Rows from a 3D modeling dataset
>> START

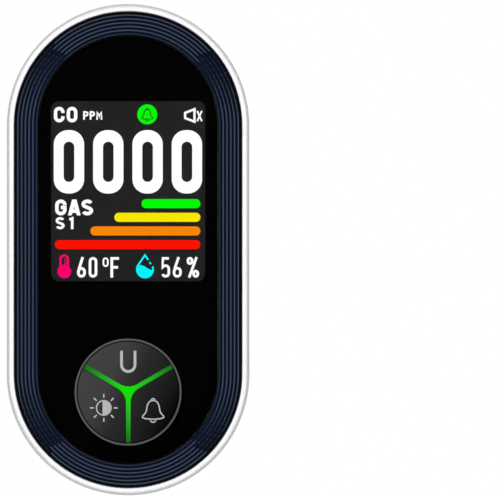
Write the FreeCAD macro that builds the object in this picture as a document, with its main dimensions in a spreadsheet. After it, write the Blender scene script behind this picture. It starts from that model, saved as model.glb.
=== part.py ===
import FreeCAD, Part
import math
import os
import re
import Sketcher

# A plug-in carbon monoxide detector, in millimetres.
# Origin: midway between the two mains blades, on the face that meets the wall outlet.
# +Y points into the wall, the display faces -Y, +Z is up.
# Depths in this file are counted back from the front face, heights from the centre of the housing.
SIZES = {
    # Whole detector
    "body_width": 59.3,
    "body_height": 120.0,
    "body_depth": 27.1,
    "total_depth": 42.4,
    "centre_drop": 36.0,
    # Front shell
    "rim_width": 1.78,
    "rim_round": 1.2,
    "rim_edge_round": 0.3,
    "frame_depth": 2.3,
    "deck_front": 1.7,
    "deck_back": 3.4,
    "skirt_back": 5.4,
    "skirt_wall": 1.25,
    "skirt_gap": 0.2,
    "window_gap": 0.3,
    "key_hole_radius": 13.9,
    # Rear shell
    "parting_gap": 0.05,
    "wall": 2.0,
    "taper_start": 5.0,
    "taper_end": 21.5,
    "taper_inset": 2.7,
    "back_inset": 12.5,
    "panel_front": 7.9,
    "panel_step": 0.45,
    "panel_bevel": 0.9,
    "panel_end_round": 0.35,
    "panel_top": 32.4,
    "panel_bottom": -30.4,
    "slot_front": 15.3,
    "slot_back": 23.1,
    "slot_height": 1.2,
    "slot_pitch": 4.8,
    "slot_top": 2.7,
    "side_slots": 7,
    "groove_back": 26.3,
    "groove_step": 0.4,
    "slot_reach": 8.0,
    "groove_foot": 1.2,
    "groove_heel": 4.6,
    "groove_slant": 0.6,
    "groove_sink": 0.2,
    "end_slots": 18,
    "end_slot_angle": 10.9,
    "end_slot_sweep": 158.2,
    "landing_back": 27.45,
    "landing_width": 19.0,
    "landing_bottom": 5.9,
    "landing_overlap": 2.0,
    "screen_front": 14.4,
    "screen_back": 24.0,
    "screen_top": 5.0,
    "screen_thick": 0.35,
    "screen_gap": 0.15,
    "screen_bend": 1.6,
    "screen_lean": 1.15,
    "screen_taper": 0.1,
    # Round boss on the back and the swivel
    "swivel_lift": 34.3,
    "boss_radius": 18.5,
    "boss_wall": 2.6,
    "boss_hole_front": 20.0,
    "boss_front": 24.3,
    "boss_back": 36.25,
    "boss_chamfer": 0.5,
    "boss_end_wall": 2.0,
    "boss_ledge": 30.7,
    "boss_lip_radius": 14.4,
    "spigot_radius": 7.0,
    "spigot_gap": 0.1,
    "spigot_end": 32.5,
    "track_front": 29.7,
    "track_back": 32.8,
    "track_floor": 17.75,
    "swivel_angle": 90.0,
    "track_margin": 9.5,
    # Window, bezel and display
    "bezel_gap": 0.12,
    "bezel_inset": 7.8,
    "bezel_face": 0.75,
    "ridge_first": 2.73,
    "ridge_pitch": 0.922,
    "ridge_width": 0.6,
    "lens_gap": 0.05,
    "lens_front": 0.4,
    "lens_back": 1.55,
    "ink_gap": 0.02,
    "display_width": 37.7,
    "display_height": 44.0,
    "display_lift": 14.3,
    "display_corner": 2.0,
    "gasket_border": 1.0,
    "panel_front_face": 2.3,
    "glass_width": 41.0,
    "glass_height": 52.0,
    "glass_back": 4.1,
    "light_inset": 0.4,
    "backlight_back": 5.3,
    "tray_border": 1.2,
    "tray_gap": 0.1,
    "tray_front": 3.45,
    "tail_front": 2.6,
    "flex_width": 12.0,
    "flex_thick": 0.3,
    "notch_drop": 1.4,
    "notch_height": 2.6,
    "tail_bend": 0.6,
    "tail_foot": 2.4,
    "tail_end": 6.0,
    "tail_step": 0.2,
    # Keys
    "keypad_drop": 34.75,
    "key_radius": 12.3,
    "key_gap": 0.2,
    "key_front": 0.35,
    "key_back": 1.9,
    "key_flange_radius": 13.3,
    "key_flange_back": 2.5,
    "key_stem_place": 7.6,
    "key_stem_radius": 1.6,
    "key_stem_back": 3.45,
    "key_ring_radius": 13.05,
    "key_ring_width": 0.45,
    "arm_width": 1.0,
    "arm_fillet": 4.2,
    "guide_back": 5.0,
    "key_lamp": 1.6,
    "plunger_radius": 1.5,
    "plunger_front": 3.5,
    "plunger_back": 5.2,
    "plunger_gap": 0.1,
    "switch_size": 6.0,
    "switch_front": 4.3,
    # Boards
    "board_front": 5.8,
    "board_back": 7.4,
    "board_radius": 26.2,
    "power_board_front": 22.4,
    "power_board_back": 24.0,
    "power_board_width": 34.0,
    "power_board_height": 30.0,
    "power_board_lift": 26.0,
    "power_hole_end": 25.6,
    "power_screw_side": 14.0,
    "power_screw_lift": 14.0,
    "processor_side": 9.0,
    "processor_drop": 4.0,
    "processor_size": 7.0,
    "processor_height": 0.9,
    "connector_drop": 20.3,
    "connector_width": 13.0,
    "connector_height": 1.4,
    "climate_drop": 52.0,
    "climate_size": 3.0,
    "climate_height": 1.0,
    # Sensors and sounder
    "sensor_side": 11.0,
    "sensor_drop": 38.0,
    "co_radius": 7.25,
    "co_height": 12.2,
    "co_cap_radius": 5.4,
    "co_cap_height": 1.3,
    "gas_base_radius": 6.4,
    "gas_base_height": 3.2,
    "gas_cap_radius": 5.6,
    "gas_cap_wall": 0.5,
    "gas_cap_height": 8.4,
    "gas_mesh_height": 0.5,
    "gas_mesh_place": 0.8,
    "buzzer_drop": 1.0,
    "buzzer_radius": 6.0,
    "buzzer_height": 9.5,
    "buzzer_port_radius": 1.0,
    "buzzer_port_depth": 2.0,
    # Power supply
    "core_side": 6.0,
    "core_lift": 27.0,
    "core_size": 13.0,
    "core_height": 11.5,
    "core_top": 2.0,
    "core_window_height": 7.5,
    "core_window": 8.0,
    "winding_width": 11.0,
    "winding_gap": 0.1,
    "capacitor_side": 8.0,
    "capacitor_lift": 32.0,
    "capacitor_radius": 4.0,
    "capacitor_height": 12.0,
    "small_capacitor_side": 9.0,
    "small_capacitor_lift": 38.3,
    "small_capacitor_radius": 2.5,
    "small_capacitor_height": 8.0,
    "rectifier_side": 9.0,
    "rectifier_lift": 25.0,
    "rectifier_width": 6.5,
    "rectifier_height": 4.8,
    "rectifier_tall": 2.6,
    "fuse_side": 1.0,
    "fuse_lift": 15.0,
    "fuse_radius": 1.8,
    "fuse_gap": 0.1,
    "fuse_length": 7.0,
    "link_side": 12.45,
    "link_lift": 20.0,
    "link_width": 5.08,
    "link_height": 2.5,
    "link_pin": 0.64,
    "link_pitch": 2.5,
    "supply_pin_lift": 37.0,
    "supply_pin_side": 3.0,
    "supply_pin_radius": 0.5,
    # Fasteners
    "case_screw_side": 14.0,
    "case_screw_lift": -16.5,
    "case_post_radius": 2.6,
    "case_post_back": 9.0,
    "column_radius": 3.2,
    "column_front": 9.1,
    "case_screw_radius": 1.3,
    "case_head_radius": 2.3,
    "case_head_height": 1.8,
    "counterbore_radius": 2.6,
    "counterbore_floor": 15.0,
    "case_screw_front": 5.0,
    "board_screw_radius": 0.8,
    "board_head_radius": 1.8,
    "board_head_height": 1.3,
    "board_post_radius": 2.2,
    "top_screw_side": 13.0,
    "top_screw_lift": 47.0,
    "low_screw_side": 14.0,
    "low_screw_lift": -48.5,
    "board_hole_front": 4.0,
    "hole_gap": 0.2,
    "post_gap": 0.3,
    # Rating label
    "label_drop": 34.0,
    "label_width": 24.0,
    "label_height": 16.0,
    "label_corner": 1.5,
    "label_thick": 0.12,
    # Plug head
    "plug_width": 37.4,
    "plug_top": 53.2,
    "plug_bottom": 7.4,
    "plug_front": 36.45,
    "plug_corner": 4.0,
    "plug_round": 0.9,
    "plug_floor": 2.0,
    "insert_radius": 15.9,
    "insert_gap": 0.1,
    "insert_back": 38.2,
    "insert_side": 11.5,
    "insert_drop": 6.0,
    "insert_hole_end": 0.6,
    "insert_head_room": 1.15,
    "insert_head_height": 1.05,
    "insert_screw_length": 3.35,
    "pin_gap": 0.05,
    "latch_box_width": 17.0,
    "latch_box_front": 27.65,
    "latch_box_wall": 2.0,
    "latch_box_floor": 2.8,
    "latch_box_top": 15.6,
    "latch_room_height": 10.0,
    "blade_spacing": 12.7,
    "blade_width": 6.35,
    "blade_thick": 1.5,
    "blade_length": 18.2,
    "blade_hole_radius": 2.35,
    "blade_hole_place": 13.7,
    "blade_corner": 1.4,
    "blade_bevel": 0.4,
    "blade_shoulder": 8.6,
    "arm_strip_back": 38.7,
    "arm_strip_lift": 0.6,
    "arm_strip_over": 1.8,
    "arm_strip_wide": 3.0,
    "pin_radius": 0.8,
    "pin_end": 31.05,
    "ring_thick": 0.3,
    "outer_ring_place": 4.4,
    "outer_ring_half": 1.0,
    "centre_ring_radius": 2.2,
    "disc_thick": 1.2,
    "disc_gap": 0.1,
    "clip_front": 33.05,
    "clip_back": 34.05,
    "clip_radius": 9.2,
    "clip_opening": 8.0,
    "neck_radius": 5.9,
    "latch_front": 29.9,
    "latch_pillar_back": 32.55,
    "latch_back": 36.3,
    "latch_width": 13.0,
    "latch_bottom": 10.9,
    "latch_top": 15.5,
    "latch_notch_height": 13.2,
    "latch_arm_bottom": 11.7,
    "finger_top": 16.6,
    "finger_width": 1.9,
    "tooth_width": 4.8,
    "tooth_top": 16.25,
    "latch_spring_radius": 0.85,
    "latch_spring_wire": 0.32,
    "latch_spring_bottom": 8.6,
    "latch_spring_length": 4.2,
    "latch_spring_pitch": 0.82,
    "spring_gap": 0.3,
}

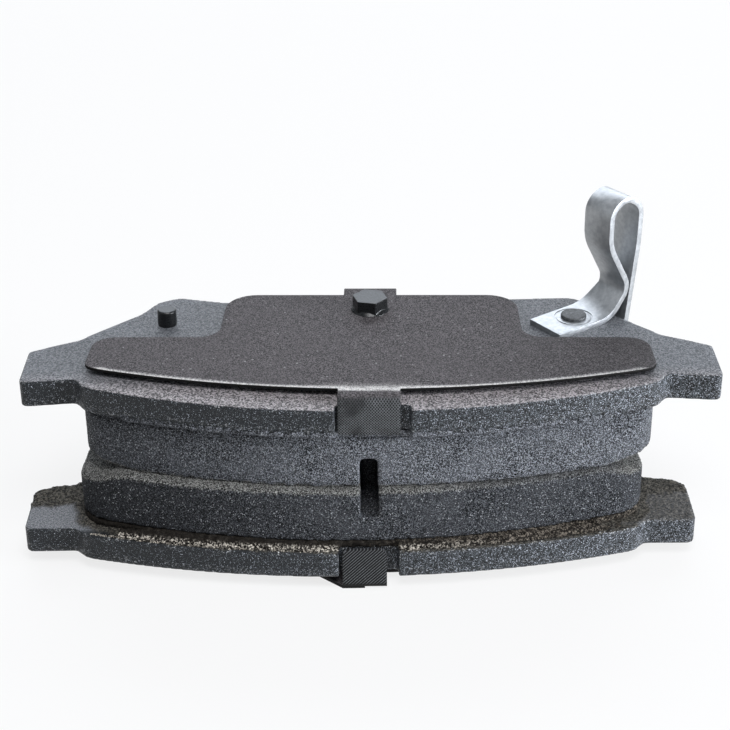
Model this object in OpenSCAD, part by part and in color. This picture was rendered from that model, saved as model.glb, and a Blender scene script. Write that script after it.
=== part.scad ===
// Disc brake pad pair, stacked friction face to friction face.
// The outer pad lies below with its shim as the rest face; the inner pad lies on top of it.
// Millimetres. X runs along the pads, +Y towards the inner-radius edge, +Z up through the stack.
// Origin: rest plane, on the inner pad's centre line, half way across its back plate.

/* [Back plates] */
// Tip to tip length of the inner pad's back plate
inner_plate_len = 130.2; // [110:0.1:150]
// Tip to tip length of the outer pad's back plate
outer_plate_len = 127.7; // [110:0.1:150]
// Thickness of both back plates
plate_t = 5.3; // [4:0.1:7]
// Distance from the origin line to the crown of the curved outer-radius edge
plate_front = 23.3; // [18:0.1:30]
// Distance from the origin line to the straight inner-radius edge
plate_back = 22.4; // [18:0.1:30]
// Radius of the inner plate's curved edge
inner_edge_r = 145; // [100:1:220]
// Radius of the outer plate's curved edge
outer_edge_r = 185; // [100:1:220]
// Depth of the tab notch, measured from the crown
notch_depth = 2.4; // [1:0.1:5]
// Radius of the holes that the underlayer is pressed into
retention_r = 4; // [2:0.1:6]

/* [Friction material] */
// Friction block thickness without the underlayer
block_t = 10.5; // [2:0.1:14]
// Underlayer thickness between plate and friction block
underlayer_t = 1.4; // [0.5:0.1:3]
// How far the friction block stands back from the plate's crown
block_setback = 2.1; // [0:0.1:5]
// Radius of the friction block's curved edge
block_edge_r = 150; // [100:1:220]
// Half length of the friction block
block_half = 54.1; // [40:0.1:60]
// Length of the bevel at each end of the friction face
bevel_len = 9.6; // [0:0.1:20]
// Depth of the inner block's bevel at the block's ends
inner_bevel = 1.8; // [0:0.1:5]
// Depth of the outer block's bevel at the block's ends
outer_bevel = 3.0; // [0:0.1:5]
// Width of the slot across the friction face
slot_w = 3.3; // [2:0.1:6]
// Depth of the slot in the inner block
inner_slot = 5.9; // [2:0.1:9]
// Depth of the slot in the outer block
outer_slot = 5.5; // [2:0.1:9]
// Sideways offset of the inner pad's friction material on its plate
inner_block_dx = -0.4; // [-2:0.1:2]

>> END

▸ **Instructions to follow**
Gather up the lines that contain the word "scene".

▸ **Completed exercise**
Write the FreeCAD macro that builds the object in this picture as a document, with its main dimensions in a spreadsheet. After it, write the Blender scene script behind this picture. It starts from that model, saved as model.glb.
Model this object in OpenSCAD, part by part and in color. This picture was rendered from that model, saved as model.glb, and a Blender scene script. Write that script after it.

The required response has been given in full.